Using three sheets of colored paper, the kind that comes in giant spools, I was able to cover an entire wall from top to bottom. I used brown for the ground, a dark blue for the lake, and a lighter blue for the sky. The colors weren’t the exact shades I needed, but I worked with what I could get. I cut out my pieces, and overlapped them, stapling them to the wall. The only thing I had to work around was a fire extinguisher, which there was no disguising, so I ended up painting the backdrop to look as if it was mounted to a wooden pole. Yeah, cause you see fire extinguishers on wooden poles out in the wilderness all the time.
Maybe I could have come up with something better for the extinguisher, but I only had one day to decorate, and I had to think fast. Everything else looked pretty good though. I painted snow capped mountains, evergreen trees, a campfire and a canoe. I also took some old pieces of scrap wood to create free-standing signs, pointing kids in the direction of the lake and make believe bait shop, and hiking trails. I found some big rocks to cover the bottom.

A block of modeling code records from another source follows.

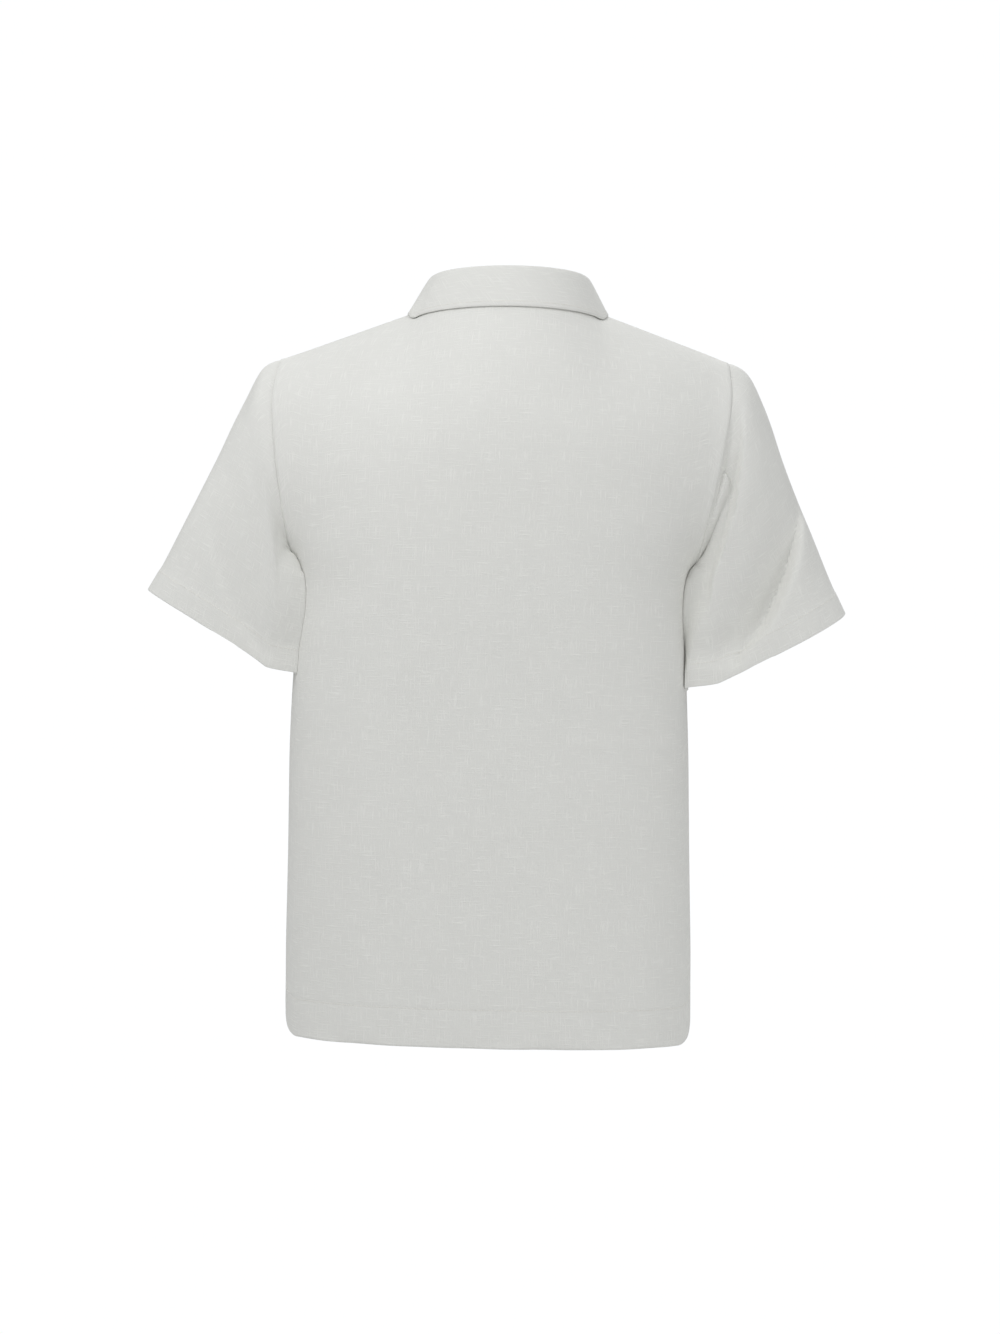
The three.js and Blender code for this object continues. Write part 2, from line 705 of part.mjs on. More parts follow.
function standSection(turn) {
  const bottom = neckEdge(turn);
  const top = standTop(turn);
  bottom.addScaledVector(top.clone().sub(bottom).normalize(), SEAM_GAP);
  return STAND_STEPS.map((t) => {
    const point = bottom.clone().lerp(top, t);
    point.z -= STAND_SAG * 4 * t * (1 - t);
    return point;
  });
}

// The free edge of the fall before it is laid on the panels
function fallEdge(turn) {
  const side = new THREE.Vector3(FALL_EDGE.width, 0, FALL_EDGE.sideZ);
  if (turn <= Math.PI / 2) {
    const cos = Math.cos(turn);
    return new THREE.Vector3(FALL_EDGE.width * Math.sin(turn), FALL_EDGE.back * cos,
      mix(FALL_EDGE.sideZ, FALL_EDGE.backZ, cos * cos));
  }
  const t = turn / (Math.PI / 2) - 1;
  return new THREE.QuadraticBezierCurve3(side, FALL_CHEEK, FALL_POINT).getPoint(t);
}

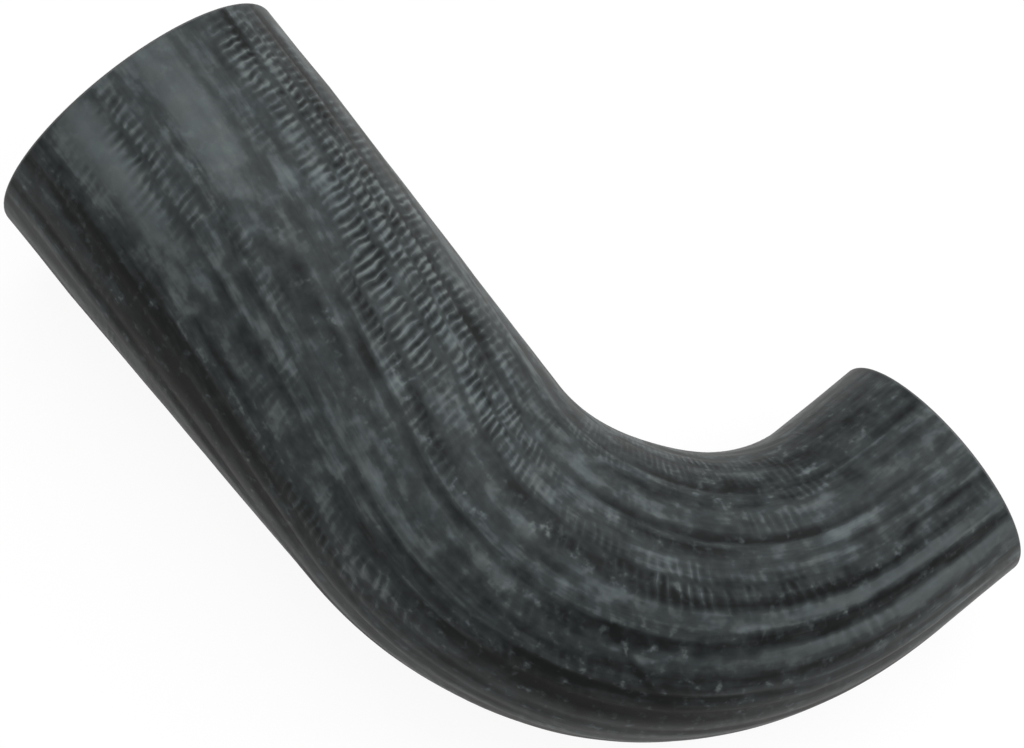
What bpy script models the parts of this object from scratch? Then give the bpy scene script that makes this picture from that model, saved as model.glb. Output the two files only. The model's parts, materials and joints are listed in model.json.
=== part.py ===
"""Moulded rubber charge-air hose: a right-angle elbow that narrows from one end to the other.

The hose is drawn with the centre of its wide end at the origin, its wide run along +X and its
bend turning towards +Y.  It is then laid on its side, as it comes to rest on a flat floor.
Lengths along the hose are measured on its centre line, from the wide end.  Angles round the hose
start on the inside of the bend and pass over its upper side.
"""

import math

import bmesh
import bpy
from mathutils import Vector

# Bores and wall
WIDE_BORE = 0.070
NARROW_BORE = 0.051
WALL = 0.005

# Centre line: a straight run, one bend and a short straight cuff
WIDE_RUN = 0.114
BEND_RADIUS = 0.072
BEND_ANGLE = math.radians(90.0)
NARROW_CUFF = 0.024

# Taper: parallel at the wide cuff, slow as far as the shoulder, then quicker to the bend's end
WIDE_CUFF = 0.025
SHOULDER_BORE = 0.062
SHOULDER_ANGLE = math.radians(35.0)

# Lengthwise bands that the cloth wrap leaves in the cover, with a shallow groove between two
BAND_COUNT = 32
BAND_START = math.radians(-3.5)
BAND_UNEVENNESS = 0.5
GROOVE_HALF_WIDTH = math.radians(2.2)
SHALLOW_GROOVE = 0.0002
DEEP_GROOVE = 0.0009
GROOVE_FADE = 0.012
BAND_TWIST = math.radians(55.0)

# Cut ends
EDGE_CHAMFER = 0.0006

# Spaces between the rings of the mesh, in each stretch
WIDE_CUFF_RINGS = 2
RUN_RINGS = 5
BEND_RINGS = 16
NARROW_CUFF_RINGS = 2

# Cover
COVER_COLOUR = (0.055, 0.062, 0.064, 1.0)
COVER_ROUGHNESS = 0.62
SHARP_EDGE = math.radians(40.0)

# Worked out from the sizes above
BEND_END = WIDE_RUN + BEND_RADIUS * BEND_ANGLE
HOSE_LENGTH = BEND_END + NARROW_CUFF
SHOULDER = WIDE_RUN + BEND_RADIUS * SHOULDER_ANGLE
UP = Vector((0.0, 0.0, 1.0))


def clear_scene():
    """Remove whatever the file opened with."""
    for item in list(bpy.data.objects):
        bpy.data.objects.remove(item, do_unlink=True)


def centre_line(along):
    """Point of the centre line at a length along it, and how far the hose has turned there."""
    turned = min(max((along - WIDE_RUN) / BEND_RADIUS, 0.0), BEND_ANGLE)
    before = min(along, WIDE_RUN)
    beyond = max(along - BEND_END, 0.0)
    point = Vector((
        before + BEND_RADIUS * math.sin(turned) + beyond * math.cos(turned),
        BEND_RADIUS * (1.0 - math.cos(turned)) + beyond * math.sin(turned),
        0.0,
    ))
    return point, turned


def bore_radius(along):
    """Radius of the bore: a slow cone up to the shoulder, then an eased reduction."""
    slope = (SHOULDER_BORE - WIDE_BORE) / 2.0 / (SHOULDER - WIDE_CUFF)
    if along <= SHOULDER:
        return WIDE_BORE / 2.0 + slope * max(along - WIDE_CUFF, 0.0)
    span = BEND_END - SHOULDER
    step = min((along - SHOULDER) / span, 1.0)
    start_weight = 2.0 * step ** 3 - 3.0 * step ** 2 + 1.0
    slope_weight = step ** 3 - 2.0 * step ** 2 + step
    return (
        start_weight * SHOULDER_BORE / 2.0
        + slope_weight * slope * span
        + (1.0 - start_weight) * NARROW_BORE / 2.0
    )


def twist(along):
    """How far the bands have turned round the hose, eased at both ends."""
    share = along / HOSE_LENGTH
    return BAND_TWIST * share * share * (3.0 - 2.0 * share)


def fade(along):
    """Share of a groove's depth: none at the cut ends, where the wrap is pressed flat."""
    return min(1.0, along / GROOVE_FADE, (HOSE_LENGTH - along) / GROOVE_FADE)


def scattered(number):
    """A share from 0 to 1 that jumps about as the whole number grows, by the golden ratio."""
    return number * (math.sqrt(5.0) - 1.0) / 2.0 % 1.0


def wrap_columns():
    """Angle and depth of each lengthwise column: each groove between the edges of two bands."""
    columns = []
    for index in range(BAND_COUNT):
        shift = BAND_UNEVENNESS * (scattered(index) - 0.5)
        groove = BAND_START + 2.0 * math.pi * (index + shift) / BAND_COUNT
        share = scattered(index * (2 * index + 1))
        depth = SHALLOW_GROOVE + (DEEP_GROOVE - SHALLOW_GROOVE) * share
        columns.append((groove - GROOVE_HALF_WIDTH, 0.0))
        columns.append((groove, depth))
        columns.append((groove + GROOVE_HALF_WIDTH, 0.0))
    return columns


def ring_lengths():
    """Lengths along the hose at which the cover has a ring."""
    last = HOSE_LENGTH - EDGE_CHAMFER
    stretches = (
        (EDGE_CHAMFER, WIDE_CUFF, WIDE_CUFF_RINGS),
        (WIDE_CUFF, WIDE_RUN, RUN_RINGS),
        (WIDE_RUN, BEND_END, BEND_RINGS),
        (BEND_END, last, NARROW_CUFF_RINGS),
    )
    lengths = []
    for start, end, spaces in stretches:
        lengths += [start + (end - start) * index / spaces for index in range(spaces)]
    return [*lengths, last]


def ring(mesh, along, radius, columns):
    """Add one ring of vertices, square to the centre line.

    The radius is that of the crowns, and the columns' depths are taken off it.
    """
    point, turned = centre_line(along)
    inward = Vector((-math.sin(turned), math.cos(turned), 0.0))
    vertices = []
    for start, depth in columns:
        angle = start + twist(along)
        spoke = math.cos(angle) * inward + math.sin(angle) * UP
        vertices.append(mesh.verts.new(point + (radius - depth * fade(along)) * spoke))
    return vertices


def hose_mesh():
    """The hose as one closed skin: along the cover, round the cut end and back along the bore."""
    columns = wrap_columns()
    bore_columns = [(angle, 0.0) for angle, depth in columns]
    lengths = ring_lengths()
    cover = [(along, bore_radius(along) + WALL, columns) for along in lengths]
    near_end = (0.0, bore_radius(0.0) + WALL - EDGE_CHAMFER, bore_columns)
    far_end = (HOSE_LENGTH, bore_radius(HOSE_LENGTH) + WALL - EDGE_CHAMFER, bore_columns)
    bore_lengths = [HOSE_LENGTH, *reversed(lengths[1:-1]), 0.0]
    bore = [(along, bore_radius(along), bore_columns) for along in bore_lengths]
    mesh = bmesh.new()
    rings = [ring(mesh, *station) for station in (near_end, *cover, far_end, *bore)]
    for index, here in enumerate(rings):
        following = rings[(index + 1) % len(rings)]
        for column in range(len(columns)):
            beside = (column + 1) % len(columns)
            mesh.faces.new((here[column], here[beside], following[beside], following[column]))
    bmesh.ops.recalc_face_normals(mesh, faces=mesh.faces)
    return mesh


def centre_of_mass(mesh):
    """Centroid of the solid that the closed skin holds."""
    total = 0.0
    moment = Vector()
    for corners in mesh.calc_loop_triangles():
        first, second, third = (corner.vert.co for corner in corners)
        volume = first.cross(second).dot(third) / 6.0
        total += volume
        moment += volume * (first + second + third) / 4.0
    return moment / total


def resting_turn(mesh):
    """Rotation that lays the hose on the face of its hull that takes its centre of mass lowest."""
    centre = centre_of_mass(mesh)
    shell = bmesh.new()
    for vertex in mesh.verts:
        shell.verts.new(vertex.co - centre)
    hull = bmesh.ops.convex_hull(shell, input=shell.verts)["geom"]
    corners = [item.co for item in hull if isinstance(item, bmesh.types.BMVert)]
    heights = []
    for face in hull:
        if isinstance(face, bmesh.types.BMFace):
            face.normal_update()
            outward = face.normal * math.copysign(1.0, face.normal.dot(face.verts[0].co))
            if outward.z < 0.0:
                heights.append((max(outward.dot(corner) for corner in corners), outward))
    height, down = min(heights, key=lambda pair: pair[0])
    turn = down.rotation_difference(-UP)
    shell.free()
    return turn


def cover_material():
    """Dark grey rubber."""
    material = bpy.data.materials.new("cover_rubber")
    material.use_nodes = True
    shader = material.node_tree.nodes["Principled BSDF"]
    shader.inputs["Base Color"].default_value = COVER_COLOUR
    shader.inputs["Roughness"].default_value = COVER_ROUGHNESS
    shader.inputs["Metallic"].default_value = 0.0
    return material


def lay_on_floor(hose, turn):
    """Turn the hose and stand the middle of its footprint at the origin, on the floor."""
    points = [turn @ vertex.co for vertex in hose.data.vertices]
    lowest = Vector([min(point[axis] for point in points) for axis in range(3)])
    highest = Vector([max(point[axis] for point in points) for axis in range(3)])
    middle = (lowest + highest) / 2.0
    hose.rotation_mode = "QUATERNION"
    hose.rotation_quaternion = turn
    hose.location = (-middle.x, -middle.y, -lowest.z)


def build():
    """Make the hose."""
    clear_scene()
    mesh = hose_mesh()
    turn = resting_turn(mesh)
    data = bpy.data.meshes.new("elbow_hose")
    mesh.to_mesh(data)
    mesh.free()
    data.materials.append(cover_material())
    data.shade_smooth()
    data.set_sharp_from_angle(angle=SHARP_EDGE)
    hose = bpy.data.objects.new("elbow_hose", data)
    bpy.context.scene.collection.objects.link(hose)
    lay_on_floor(hose, turn)
    bpy.context.view_layer.update()


build()
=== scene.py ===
"""Look of a moulded, cloth-wrapped rubber charge-air hose: an elbow that narrows as it turns.

The hose is one piece.  Geometry Nodes draw its skin in the hose's own frame: the centre of the
wide end at the origin, the wide run along +X and the bend turning towards +Y.  The two end faces
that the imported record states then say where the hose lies.

Lengths along the hose are measured on its centre line, from the wide end.  Angles round the hose
start on the inside of the bend and pass over its upper side.  The wrap leaves lengthwise bands in
the cover, with a groove between two, and courses of stitches that cross each band.
"""

import json
import math
from collections import namedtuple
from types import SimpleNamespace

import bpy
from mathutils import Euler, Matrix, Vector


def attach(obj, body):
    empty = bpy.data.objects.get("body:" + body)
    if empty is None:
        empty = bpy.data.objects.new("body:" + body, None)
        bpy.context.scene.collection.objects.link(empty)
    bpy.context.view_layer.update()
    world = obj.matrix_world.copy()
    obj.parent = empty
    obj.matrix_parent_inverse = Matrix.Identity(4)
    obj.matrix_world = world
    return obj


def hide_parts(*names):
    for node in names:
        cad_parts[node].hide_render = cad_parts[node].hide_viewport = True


bl_info = {
    "name": "Elbow Hose",
    "version": (1, 0, 0),
    "blender": (4, 5, 0),
    "location": "3D View > Sidebar > Elbow Hose",
    "description": "A cloth-wrapped rubber reducing elbow hose in a pale studio",
    "category": "Add Mesh",
}

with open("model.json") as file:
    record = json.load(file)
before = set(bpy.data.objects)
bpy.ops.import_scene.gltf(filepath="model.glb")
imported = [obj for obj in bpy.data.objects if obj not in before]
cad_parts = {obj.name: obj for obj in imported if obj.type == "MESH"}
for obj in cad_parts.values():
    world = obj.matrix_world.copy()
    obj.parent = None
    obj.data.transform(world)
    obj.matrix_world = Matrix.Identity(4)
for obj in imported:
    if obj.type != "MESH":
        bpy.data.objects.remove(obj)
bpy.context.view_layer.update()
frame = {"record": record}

PIECE_NAME = "wrapped_hose"
GOLDEN_SHARE = (math.sqrt(5.0) - 1.0) / 2.0

# Names of what the skin carries for its materials
PATTERN_MAP = "HoseUV"
BAKE_MAP = "OFBake"
TONE_AND_SHADE = "tone"
STITCHING = "stitching"
GROOVED = "grooved"
WRAPPED = "wrapped"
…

I made a log cabin out of some of the leftover brown paper, and even pulled out some mini frosted Christmas trees to use as props, while some of the other helpers set up a tent, covered the tables with black table cloths, and then used lanterns as centerpieces.
Talk about going all out! The only thing missing was the s’mores! But it shows you, in this day and age, where teachers are given very little to work with, they can still have creative classrooms, that inspire learning and leave lasting memories.